NAFCU Vice President of Regulatory Compliance Brandy Bruyere writes that media coverage of S. 2155 has created confusion around some provisions that need clarification. Those include:
- "Financial institution" definition under HMDA: Bruyere notes that S. 2155 does not change HMDA's definition of a financial institution, but rather adds a threshold for those that are required to collect and report certain HMDA data points added by Dodd-Frank. Now, certain financial institutions – those that do not originate 500 closed-end mortgage loans or 500 open-end lines of credit – will not have to report as much data. NAFCU members can find a chart comparing "old" HMDA to "new" HMDA data points here.

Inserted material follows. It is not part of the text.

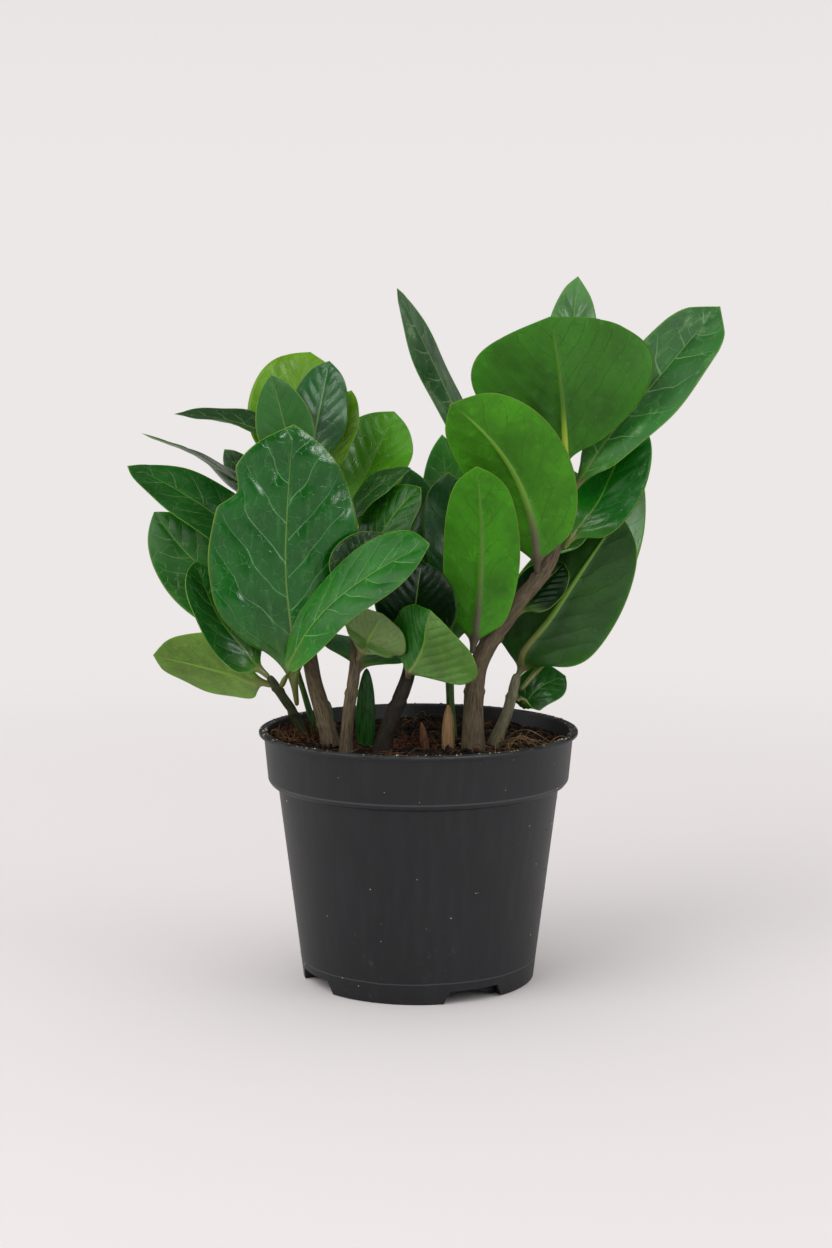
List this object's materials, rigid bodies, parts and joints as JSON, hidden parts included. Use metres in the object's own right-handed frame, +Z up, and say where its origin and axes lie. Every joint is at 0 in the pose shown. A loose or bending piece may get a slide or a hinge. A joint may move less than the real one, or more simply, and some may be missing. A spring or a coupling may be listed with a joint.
{
  "type": "potted zz plant",
  "caption": "Bushy young ZZ plant with broad glossy leaves on short woody stems, growing in a plain round charcoal nursery pot.",
  "frame": {"origin": "middle of the pot's flat underside, on the surface that it stands on", "axes": "+Z up along the pot's axis; -Y is the front of the plant, with its largest left leaf; +X is to the right seen from the front"},
  "size_m": [0.2452, 0.1309, 0.286],
  "materials": {
    "pot_plastic": "moulded charcoal polypropylene, satin with a fine grain",
    "soil_earth": "dark brown potting mix of peat, coir fibre and bark crumbs",
    "rhizome_skin": "pale corky skin",
    "stem_bark": "grey-brown, finely streaked lengthwise",
    "stem_green": "smooth green skin",
    "bract_paper": "dry tan papery sheath",
    "leaf_deep": "glossy waxy upper side, deep green",
    "leaf_bright": "satin waxy, fresh mid green",
    "leaf_lime": "satin waxy, yellow-green",
    "leaf_dull": "matte blue-green",
    "leaf_pale": "matte pale grey-green underside",
    "leaf_dark": "glossy, dark green"
  },
  "bodies": {
    "root": {"pot": "pot_plastic", "soil": "soil_earth", "rhizome_back": "rhizome_skin", "rhizome_left": "rhizome_skin", "rhizome_middle": "rhizome_skin", "rhizome_right": "rhizome_skin", "stem_1": "stem_bark", "stem_2": "stem_green", "stem_3": "stem_bark", "stem_4": "stem_bark", "stem_5": "stem_bark", "stem_6": "stem_bark", "stem_7": "stem_bark", "stem_8": "stem_green", "leaf_back_left": "leaf_deep", "leaf_back_middle": "leaf_deep", "leaf_back_right": "leaf_deep", "leaf_back_tall": "leaf_deep", "leaf_centre_cupped": "leaf_bright", "leaf_centre_deep": "leaf_dark", "leaf_centre_edged": "leaf_dark", "leaf_centre_shaded": "leaf_dark", "leaf_centre_spear": "leaf_dull", "leaf_centre_tall": "leaf_dark", "leaf_centre_wedge": "leaf_bright", "leaf_crown_back": "leaf_dark", "leaf_crown_blue": "leaf_deep", "leaf_crown_grey": "leaf_dull", "leaf_crown_lime": "leaf_lime", "leaf_crown_right": "leaf_lime", "leaf_left_blade": "leaf_dark", "leaf_left_broad": "leaf_deep", "leaf_left_crossing": "leaf_bright", "leaf_left_folded": "leaf_bright", "leaf_left_low": "leaf_pale", "leaf_left_middle": "leaf_bright", "leaf_left_narrow": "leaf_dark", "leaf_left_spear": "leaf_dark", "leaf_left_upper": "leaf_deep", "leaf_low_curled": "leaf_pale", "leaf_low_folded": "leaf_bright", "leaf_right_back": "leaf_bright", "leaf_right_edge": "leaf_dull", "leaf_right_fan": "leaf_bright", "leaf_right_front": "leaf_bright", "leaf_right_glossy": "leaf_deep", "leaf_right_hem": "leaf_bright", "leaf_right_inner": "leaf_bright", "leaf_right_inset": "leaf_dark", "leaf_right_long": "leaf_deep", "leaf_right_low": "leaf_dull", "leaf_right_spear": "leaf_deep", "sprout_blade": "leaf_dull", "sprout_green": "leaf_bright", "sprout_papery": "bract_paper", "sprout_sheath": "bract_paper"}
  },
  "joints": []
}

- MBL relief related to its cap, not maturity limits: S. 2155 removes certain loans – those that are fully secured by a lien on a one-to-four family dwelling that is not the primary residence of the member – from the statutory MBL cap. Bruyere adds that the act does not raise the maturity limit for these loans. The NCUA last week approved a rule to amend its member business lending rule to conform it to the law.

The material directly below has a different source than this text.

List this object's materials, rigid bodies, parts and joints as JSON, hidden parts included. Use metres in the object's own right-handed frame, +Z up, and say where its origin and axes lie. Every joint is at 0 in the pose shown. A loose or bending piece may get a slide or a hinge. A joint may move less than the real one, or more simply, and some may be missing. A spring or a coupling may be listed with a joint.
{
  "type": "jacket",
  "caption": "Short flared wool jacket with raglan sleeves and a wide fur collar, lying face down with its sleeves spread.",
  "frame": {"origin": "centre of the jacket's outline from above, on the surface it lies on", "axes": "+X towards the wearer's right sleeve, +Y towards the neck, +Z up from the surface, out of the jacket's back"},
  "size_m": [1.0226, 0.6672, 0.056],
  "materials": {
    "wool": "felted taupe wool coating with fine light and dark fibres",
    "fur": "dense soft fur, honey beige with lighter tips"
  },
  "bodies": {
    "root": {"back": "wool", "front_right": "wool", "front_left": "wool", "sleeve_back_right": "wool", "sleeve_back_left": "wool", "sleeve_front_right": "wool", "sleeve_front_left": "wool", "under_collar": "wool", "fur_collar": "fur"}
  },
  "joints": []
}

- New safe harbor category of qualified mortgages: S. 2155 adds another safe harbor category of qualified mortgages to the applicable section of the Truth in Lending Act (TILA). Bruyere explains that this new category applies to loans made by depository institutions with under $10 billion in assets when the loan meets certain conditions. Bruyere notes that regulatory clarification is possible related to required documentation.
- Foreclosure time period under the Servicemembers Civil Relief Act (SCRA): The change made to the SCRA by S. 2155 provides protection to servicemembers from foreclosure for a year (previously 9 months) following active duty service.
- Elder abuse training required: S. 2155 carves out immunity from a civil or administrative proceeding for individuals who disclose suspected exploitation of a senior citizen to certain entities if specific conditions are met, including receiving training. It also provides content requirements for training, though Bruyere notes that regulatory guidance will likely be needed.
Bruyere writes that many of the changes made by S. 2155 do not have clear effective dates "and will need to be implemented by regulators." NAFCU's compliance team will keep credit unions updated on these compliance deadlines.
NAFCU continues to work with lawmakers and regulators to secure even more regulatory relief for credit unions, guided by the association's 2018 advocacy priorities.